QNAP Warns Against 'Dirty Pipe' Linux Flaw That Affects Several NAS Devices
Here’s a look at what you need to know
- QNAP has issued an advisory about a new Dirty Pipe Linux vulnerability that affects a wide range of Network Attached Storage (NAS) devices.
- It allows attackers to overwrite data in arbitrary read-only files.
- The Dirty Pipe security flaw affects all NAS devices running kernel version 5.10.60.
- QNAP plans to release security updates soon to address this vulnerability.
QNAP, a company specializing in developing networking solutions, has issued an advisory about a new Linux vulnerability that affects most of its Network Attached Storage (NAS) devices. The company warned that this high severity Linux exploit called “Dirty Pipe” could be abused by attackers to gain root privileges on affected systems.
The Dirty Pipe vulnerability, tracked as CVE-2022-0847, was discovered by a security researcher by Max Kellermann back in April 2021. It allows non-privileged users to overwrite data in arbitrary read-only files, leading to local privilege escalation. The attacker can exploit this vulnerability to carry out various malicious actions such as creating unauthorized user accounts, installing backdoors, injecting code into scripts, and altering binaries used by privileged apps or services.
Essentially, the security vulnerability resides in a Linux mechanism called pipeline, which the OS uses for unidirectional communication between processes.
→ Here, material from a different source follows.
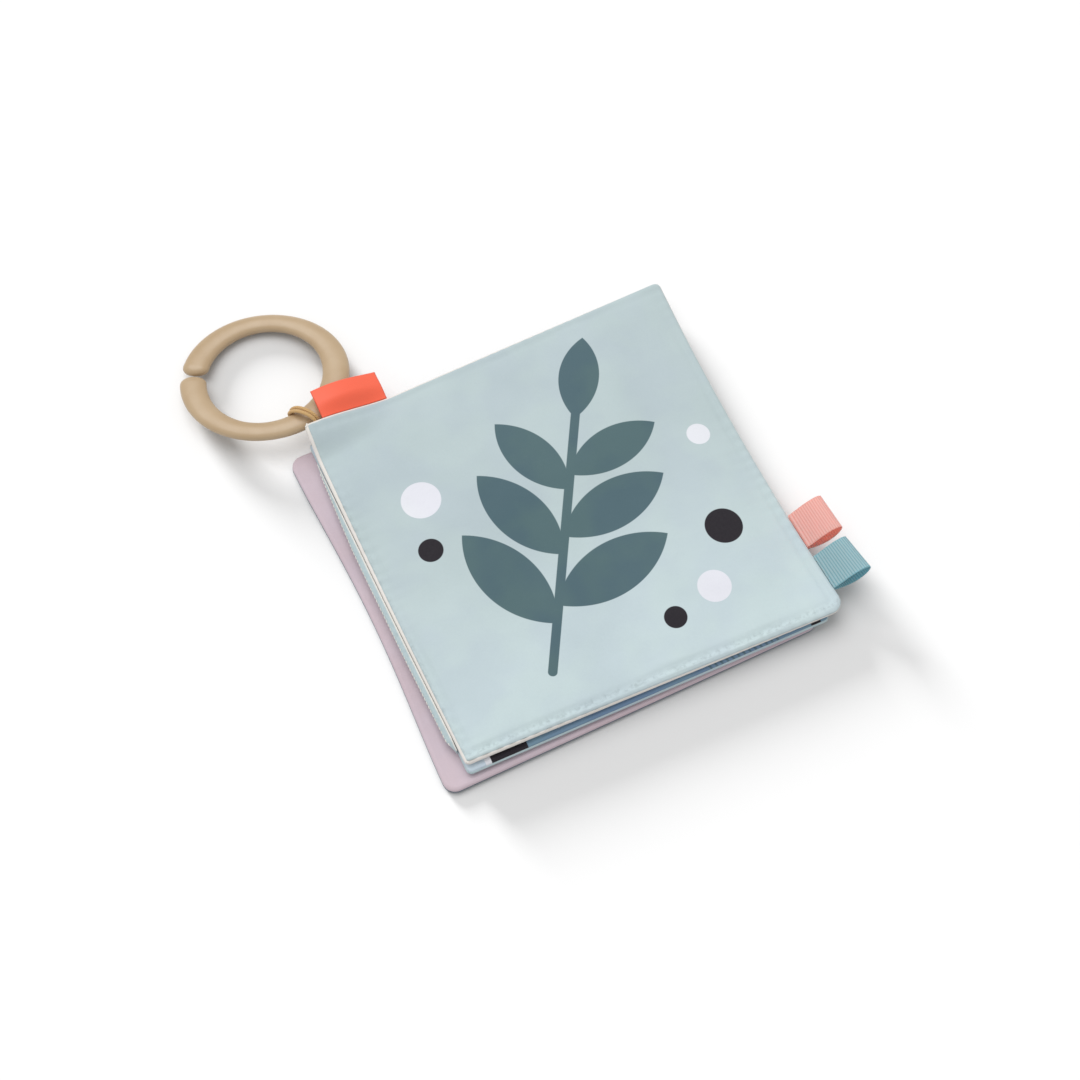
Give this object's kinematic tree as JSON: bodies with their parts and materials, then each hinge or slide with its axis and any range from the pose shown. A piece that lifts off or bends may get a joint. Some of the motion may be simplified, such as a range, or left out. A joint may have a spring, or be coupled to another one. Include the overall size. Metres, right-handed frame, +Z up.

The flaw has since been fixed in the latest Linux kernel versions, but it could potentially target devices running Linux kernel version 5.8 or newer.
The Dirty Pipe flaw affects all QNAP NAS devices running QTS 5.0.x and QuTS hero h5.0.x
QNAP says that the Dirty Pipe exploit affects all devices running QTS 5.0.x and QuTS hero h5.0.x, and you can check out the full list of all affected models in the release notes for Kernel Version 5.10.60.
“If exploited, this vulnerability allows an unprivileged user to gain administrator privileges and inject malicious code,” QNAP explained in a security advisory. “Currently there is no mitigation available for this vulnerability. We recommend users to check back and install security updates as soon as they become available.”
The company has advised all users to wait for its security patches that should help to mitigate the vulnerability on Network Attached Storage (NAS) devices. Meanwhile, it recommends that users with Internet-exposed NAS devices should disable the “Port Forwarding function of the router” and the “UPnP function of the QNAP NAS,” at least until a fix is available.